En ese contexto, llama la atención que Rodolfo Hernández haya sostenido que "lo único que el candidato no puede cambiar es el discurso". Sus seguidores lo han interpretado como una muestra de integridad y coherencia, pero están equivocados. Porque un discurso que no guarda relación con los hechos posteriores, que no se materializa, es un engaño.
De manera muy distinta a ese inmovilismo del discurso del que habla Rodolfo Hernández, si una apuesta política resultara inviable frente a las circunstancias existentes, sería necesario ajustarla.

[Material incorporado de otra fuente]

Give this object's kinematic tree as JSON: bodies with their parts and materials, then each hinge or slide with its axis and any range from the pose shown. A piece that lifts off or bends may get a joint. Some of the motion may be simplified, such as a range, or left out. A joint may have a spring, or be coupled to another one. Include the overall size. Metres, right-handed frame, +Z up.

Quien no cambia su discurso para allanar acuerdos que hagan viable su gobernabilidad, está en uno de estos dos escenarios: o miente o piensa imponerse a la fuerza.
Esto puede comprenderse desde la mirada de Habermas, cuando se refiere a las acciones comunicativas, aquellas en que el interlocutor puede tomar una postura racional para construir acuerdos; en oposición a las acciones estratégicas, en las que no es posible lo anterior, sea porque el interlocutor es engañado o porque no tiene libertad para tomar una posición diferente a la que le impone su contraparte.
Lo anterior se ilustra en conversaciones registradas entre Rodolfo Hernández y sus subalternos en la alcaldía de Bucaramanga, a quienes instó a saltarse las normas, en diversas ocasiones. En un caso llega a amenazar a la funcionaria con echarla del cargo, ante el requerimiento que está persona le hizo por el cumplimiento de las normas y la ley, a lo cual el exalcalde le respondió "me limpio el culo con esa ley".
No hay duda que tales actos prefiguran un detrimento de las libertades y la democracia colombiana, mayor que el de sus antecesores, y mucho más grave que el peligro atribuido al otro candidato en competencia, Gustavo Petro.